**Aim of the exercise**
Repeat the material exactly, every line of it.
☆ ☆ ☆
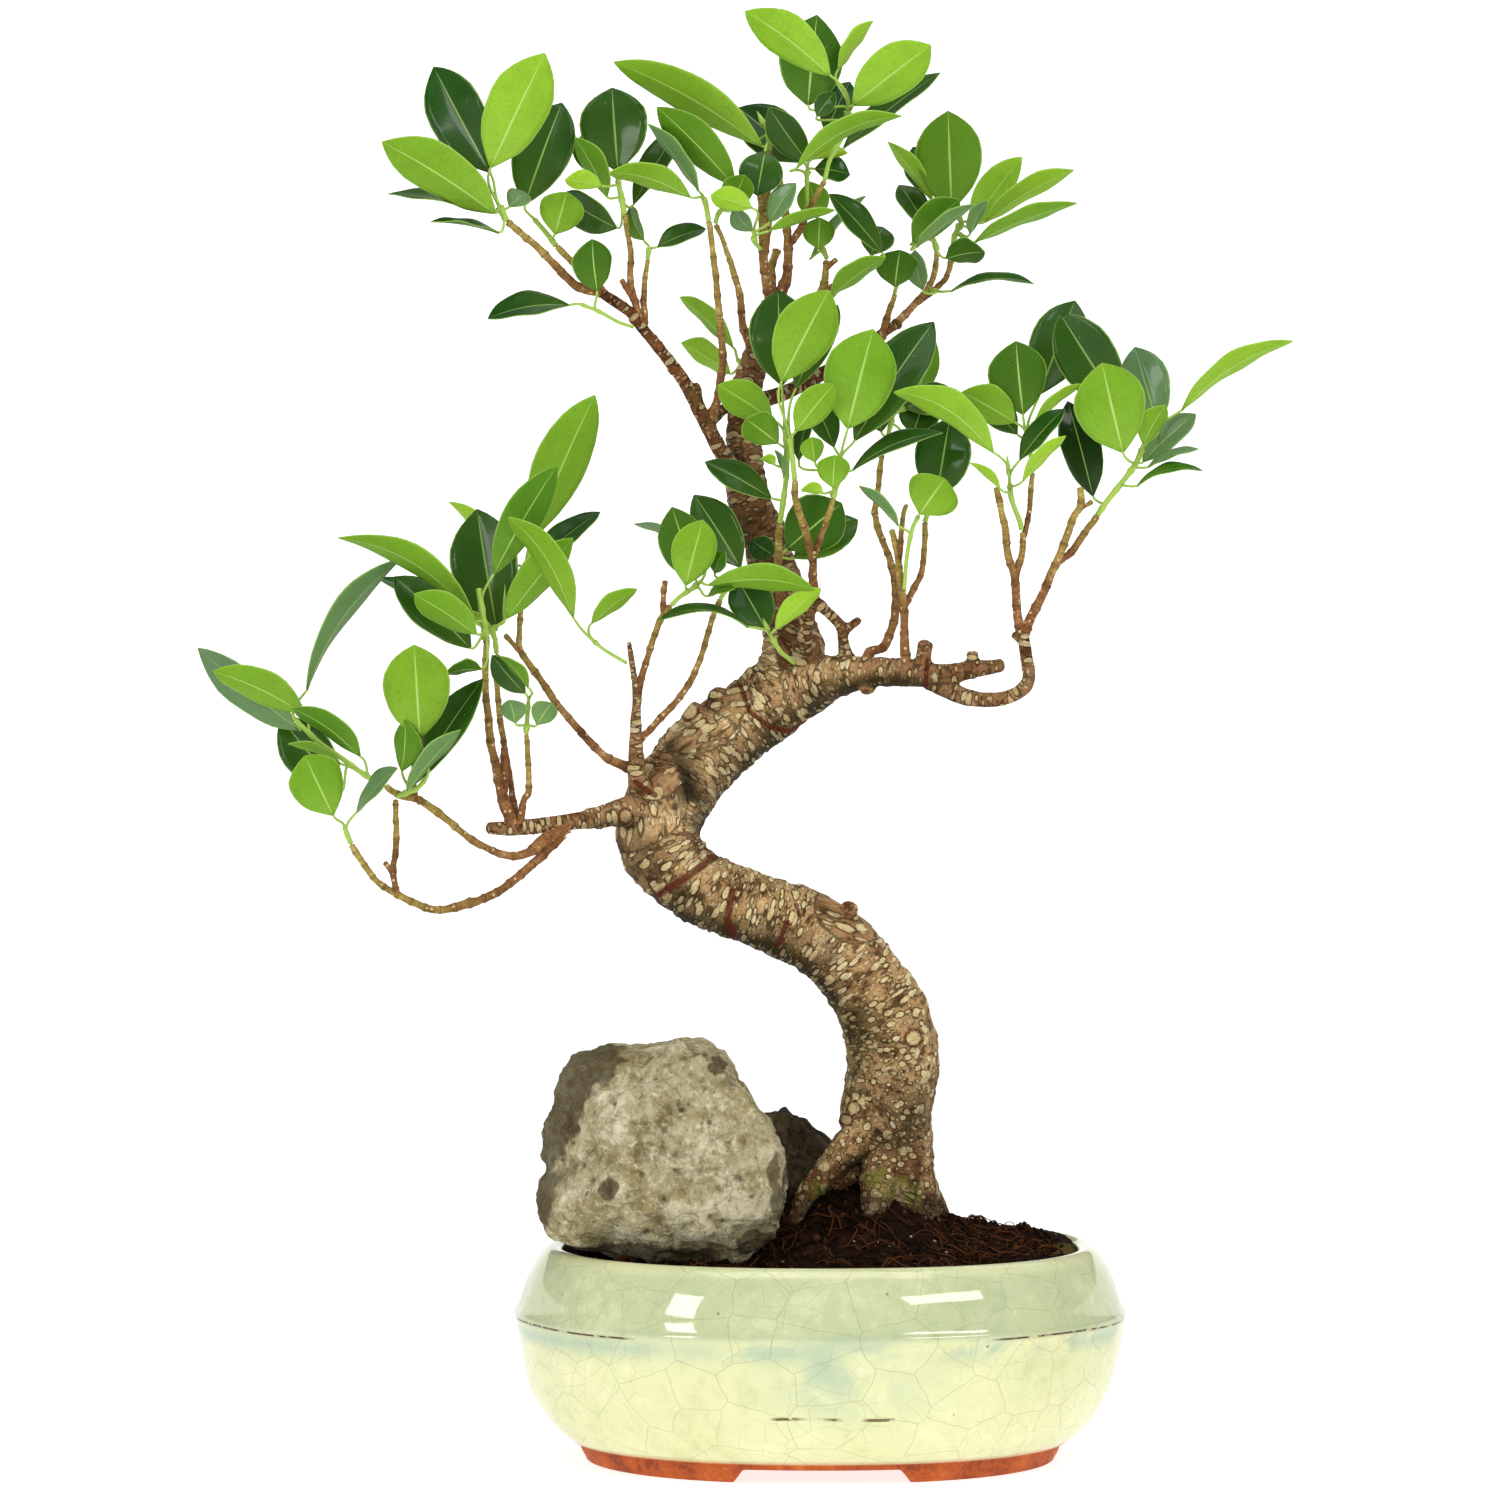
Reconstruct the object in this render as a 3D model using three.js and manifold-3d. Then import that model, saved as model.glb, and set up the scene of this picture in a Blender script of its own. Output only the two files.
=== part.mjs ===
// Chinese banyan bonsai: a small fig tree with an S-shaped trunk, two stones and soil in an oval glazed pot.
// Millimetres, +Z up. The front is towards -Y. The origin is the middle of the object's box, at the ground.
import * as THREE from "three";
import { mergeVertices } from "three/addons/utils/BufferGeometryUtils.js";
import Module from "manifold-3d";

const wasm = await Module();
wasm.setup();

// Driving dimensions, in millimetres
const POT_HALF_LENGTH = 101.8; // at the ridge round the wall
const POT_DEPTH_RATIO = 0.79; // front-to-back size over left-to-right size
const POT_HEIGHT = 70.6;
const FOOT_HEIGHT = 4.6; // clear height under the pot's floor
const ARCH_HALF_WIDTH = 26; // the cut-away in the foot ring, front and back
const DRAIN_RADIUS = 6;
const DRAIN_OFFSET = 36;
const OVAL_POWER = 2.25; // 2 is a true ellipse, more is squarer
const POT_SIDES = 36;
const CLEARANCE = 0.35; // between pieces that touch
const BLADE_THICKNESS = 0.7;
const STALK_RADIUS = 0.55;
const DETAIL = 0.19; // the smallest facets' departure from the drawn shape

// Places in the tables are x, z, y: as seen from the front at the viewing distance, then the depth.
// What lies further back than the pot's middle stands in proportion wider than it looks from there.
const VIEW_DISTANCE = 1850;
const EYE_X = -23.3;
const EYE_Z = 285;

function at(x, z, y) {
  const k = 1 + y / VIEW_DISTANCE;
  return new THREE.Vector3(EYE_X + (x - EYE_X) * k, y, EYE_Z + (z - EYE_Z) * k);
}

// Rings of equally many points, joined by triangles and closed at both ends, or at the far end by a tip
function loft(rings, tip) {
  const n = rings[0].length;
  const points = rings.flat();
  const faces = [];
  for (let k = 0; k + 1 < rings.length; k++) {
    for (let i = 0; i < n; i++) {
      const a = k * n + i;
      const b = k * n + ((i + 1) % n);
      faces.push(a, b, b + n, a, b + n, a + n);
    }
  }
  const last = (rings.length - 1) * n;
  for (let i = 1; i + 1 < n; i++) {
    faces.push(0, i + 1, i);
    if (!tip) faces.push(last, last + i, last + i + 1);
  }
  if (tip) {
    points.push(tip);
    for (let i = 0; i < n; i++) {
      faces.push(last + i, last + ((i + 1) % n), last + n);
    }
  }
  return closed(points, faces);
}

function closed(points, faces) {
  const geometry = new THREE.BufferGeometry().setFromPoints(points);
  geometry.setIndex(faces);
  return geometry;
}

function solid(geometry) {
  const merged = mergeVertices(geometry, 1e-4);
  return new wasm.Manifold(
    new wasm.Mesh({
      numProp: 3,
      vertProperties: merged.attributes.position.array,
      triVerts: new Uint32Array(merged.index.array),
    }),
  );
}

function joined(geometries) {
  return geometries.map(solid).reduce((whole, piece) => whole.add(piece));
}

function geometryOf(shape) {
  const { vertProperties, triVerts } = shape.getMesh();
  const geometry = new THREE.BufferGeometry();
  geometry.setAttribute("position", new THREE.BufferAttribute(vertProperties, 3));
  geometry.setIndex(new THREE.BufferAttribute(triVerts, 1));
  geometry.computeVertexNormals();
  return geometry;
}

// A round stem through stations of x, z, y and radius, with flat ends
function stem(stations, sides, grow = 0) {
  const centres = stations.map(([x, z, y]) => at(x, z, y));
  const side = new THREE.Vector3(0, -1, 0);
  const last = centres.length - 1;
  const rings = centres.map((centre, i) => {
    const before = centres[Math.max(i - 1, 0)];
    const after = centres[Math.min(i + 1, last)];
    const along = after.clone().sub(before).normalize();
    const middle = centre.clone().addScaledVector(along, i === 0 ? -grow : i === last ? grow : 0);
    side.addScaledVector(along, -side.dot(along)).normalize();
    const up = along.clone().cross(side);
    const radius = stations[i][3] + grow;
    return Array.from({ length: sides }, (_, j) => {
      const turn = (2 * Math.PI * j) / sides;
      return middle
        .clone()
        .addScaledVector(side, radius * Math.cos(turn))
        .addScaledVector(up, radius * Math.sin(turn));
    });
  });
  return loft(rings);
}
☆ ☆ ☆
**Finished exercise**
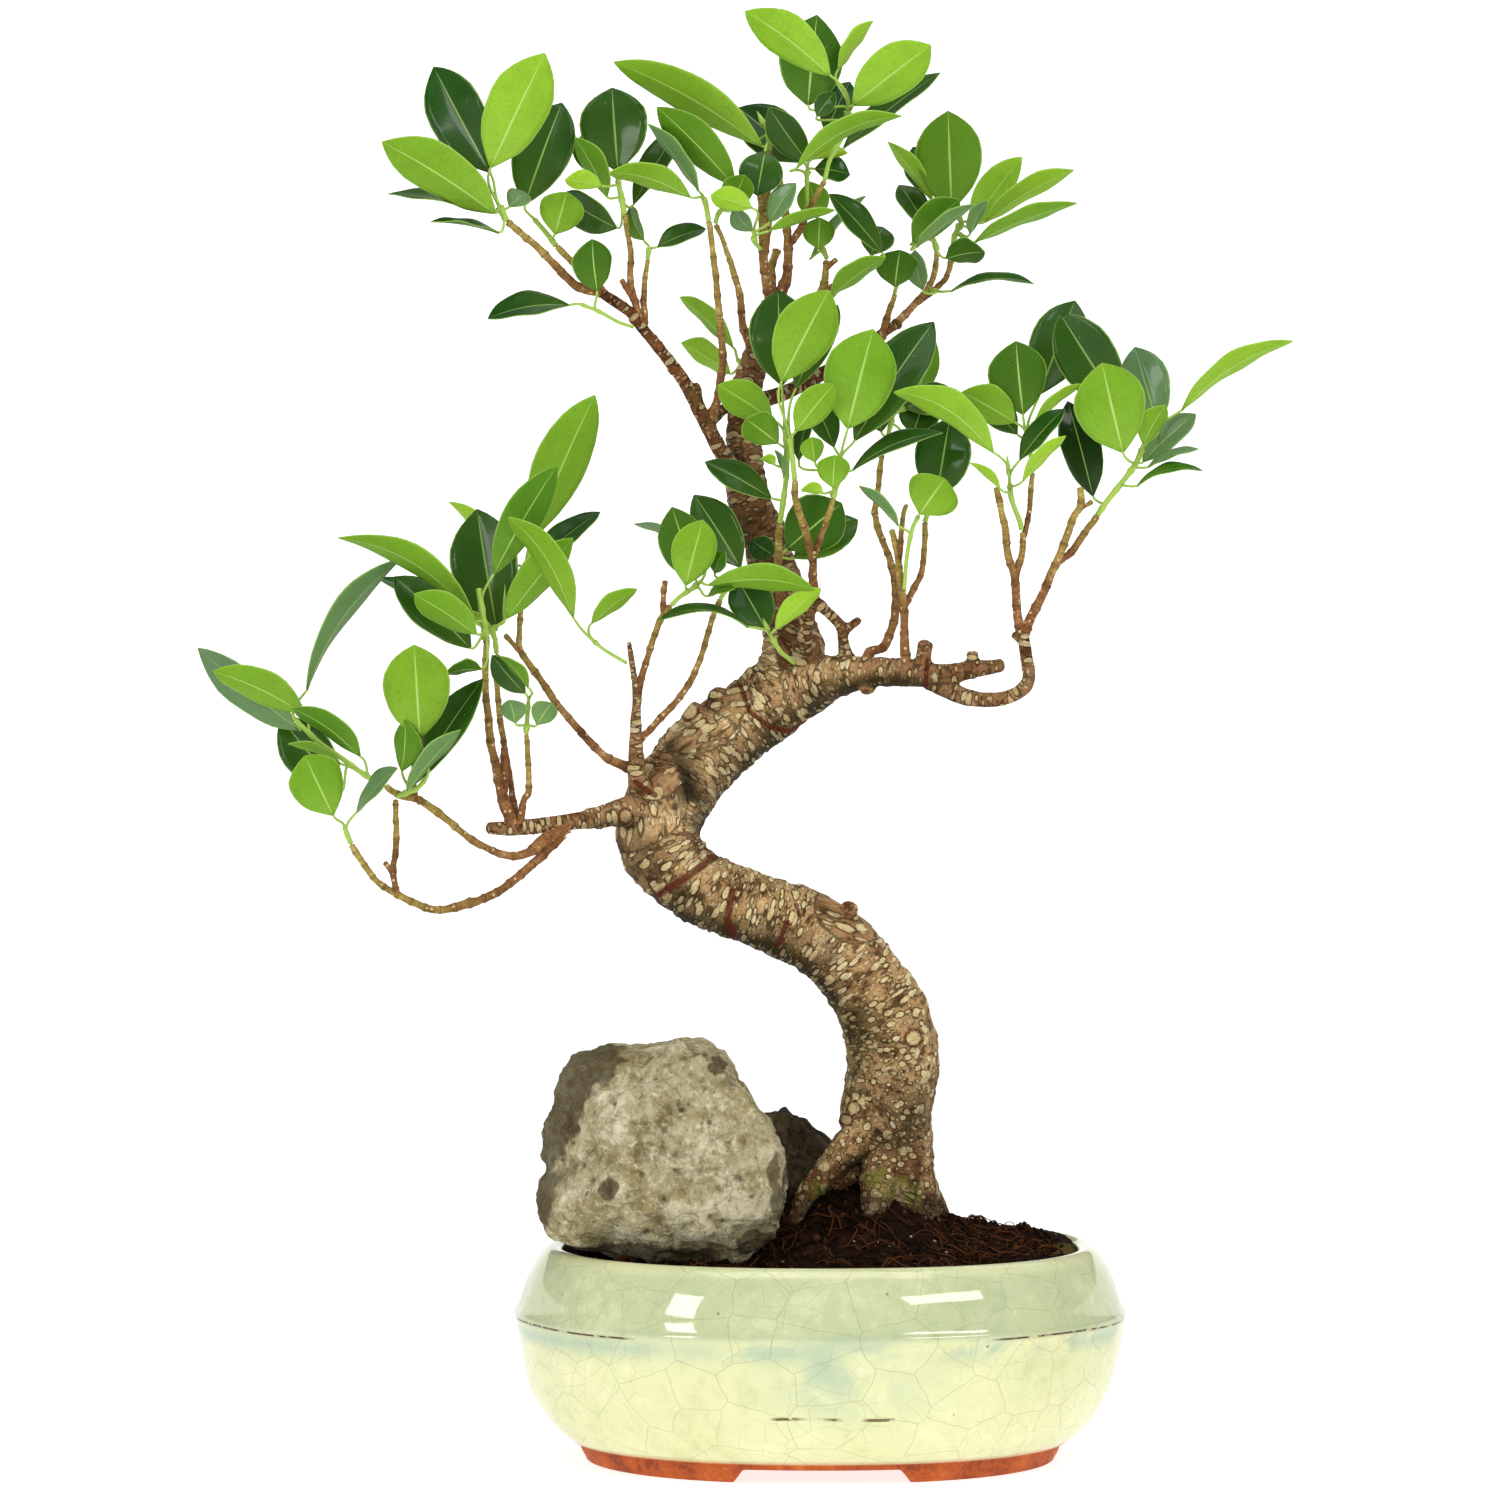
Reconstruct the object in this render as a 3D model using three.js and manifold-3d. Then import that model, saved as model.glb, and set up the scene of this picture in a Blender script of its own. Output only the two files.
=== part.mjs ===
// Chinese banyan bonsai: a small fig tree with an S-shaped trunk, two stones and soil in an oval glazed pot.
// Millimetres, +Z up. The front is towards -Y. The origin is the middle of the object's box, at the ground.
import * as THREE from "three";
import { mergeVertices } from "three/addons/utils/BufferGeometryUtils.js";
import Module from "manifold-3d";

const wasm = await Module();
wasm.setup();

// Driving dimensions, in millimetres
const POT_HALF_LENGTH = 101.8; // at the ridge round the wall
const POT_DEPTH_RATIO = 0.79; // front-to-back size over left-to-right size
const POT_HEIGHT = 70.6;
const FOOT_HEIGHT = 4.6; // clear height under the pot's floor
const ARCH_HALF_WIDTH = 26; // the cut-away in the foot ring, front and back
const DRAIN_RADIUS = 6;
const DRAIN_OFFSET = 36;
const OVAL_POWER = 2.25; // 2 is a true ellipse, more is squarer
const POT_SIDES = 36;
const CLEARANCE = 0.35; // between pieces that touch
const BLADE_THICKNESS = 0.7;
const STALK_RADIUS = 0.55;
const DETAIL = 0.19; // the smallest facets' departure from the drawn shape

// Places in the tables are x, z, y: as seen from the front at the viewing distance, then the depth.
// What lies further back than the pot's middle stands in proportion wider than it looks from there.
const VIEW_DISTANCE = 1850;
const EYE_X = -23.3;
const EYE_Z = 285;

function at(x, z, y) {
  const k = 1 + y / VIEW_DISTANCE;
  return new THREE.Vector3(EYE_X + (x - EYE_X) * k, y, EYE_Z + (z - EYE_Z) * k);
}

// Rings of equally many points, joined by triangles and closed at both ends, or at the far end by a tip
function loft(rings, tip) {
  const n = rings[0].length;
  const points = rings.flat();
  const faces = [];
  for (let k = 0; k + 1 < rings.length; k++) {
    for (let i = 0; i < n; i++) {
      const a = k * n + i;
      const b = k * n + ((i + 1) % n);
      faces.push(a, b, b + n, a, b + n, a + n);
    }
  }
  const last = (rings.length - 1) * n;
  for (let i = 1; i + 1 < n; i++) {
    faces.push(0, i + 1, i);
    if (!tip) faces.push(last, last + i, last + i + 1);
  }
  if (tip) {
    points.push(tip);
    for (let i = 0; i < n; i++) {
      faces.push(last + i, last + ((i + 1) % n), last + n);
    }
  }
  return closed(points, faces);
}

function closed(points, faces) {
  const geometry = new THREE.BufferGeometry().setFromPoints(points);
  geometry.setIndex(faces);
  return geometry;
}

function solid(geometry) {
  const merged = mergeVertices(geometry, 1e-4);
  return new wasm.Manifold(
    new wasm.Mesh({
      numProp: 3,
      vertProperties: merged.attributes.position.array,
      triVerts: new Uint32Array(merged.index.array),
    }),
  );
}

function joined(geometries) {
  return geometries.map(solid).reduce((whole, piece) => whole.add(piece));
}

function geometryOf(shape) {
  const { vertProperties, triVerts } = shape.getMesh();
  const geometry = new THREE.BufferGeometry();
  geometry.setAttribute("position", new THREE.BufferAttribute(vertProperties, 3));
  geometry.setIndex(new THREE.BufferAttribute(triVerts, 1));
  geometry.computeVertexNormals();
  return geometry;
}

// A round stem through stations of x, z, y and radius, with flat ends
function stem(stations, sides, grow = 0) {
  const centres = stations.map(([x, z, y]) => at(x, z, y));
  const side = new THREE.Vector3(0, -1, 0);
  const last = centres.length - 1;
  const rings = centres.map((centre, i) => {
    const before = centres[Math.max(i - 1, 0)];
    const after = centres[Math.min(i + 1, last)];
    const along = after.clone().sub(before).normalize();
    const middle = centre.clone().addScaledVector(along, i === 0 ? -grow : i === last ? grow : 0);
    side.addScaledVector(along, -side.dot(along)).normalize();
    const up = along.clone().cross(side);
    const radius = stations[i][3] + grow;
    return Array.from({ length: sides }, (_, j) => {
      const turn = (2 * Math.PI * j) / sides;
      return middle
        .clone()
        .addScaledVector(side, radius * Math.cos(turn))
        .addScaledVector(up, radius * Math.sin(turn));
    });
  });
  return loft(rings);
}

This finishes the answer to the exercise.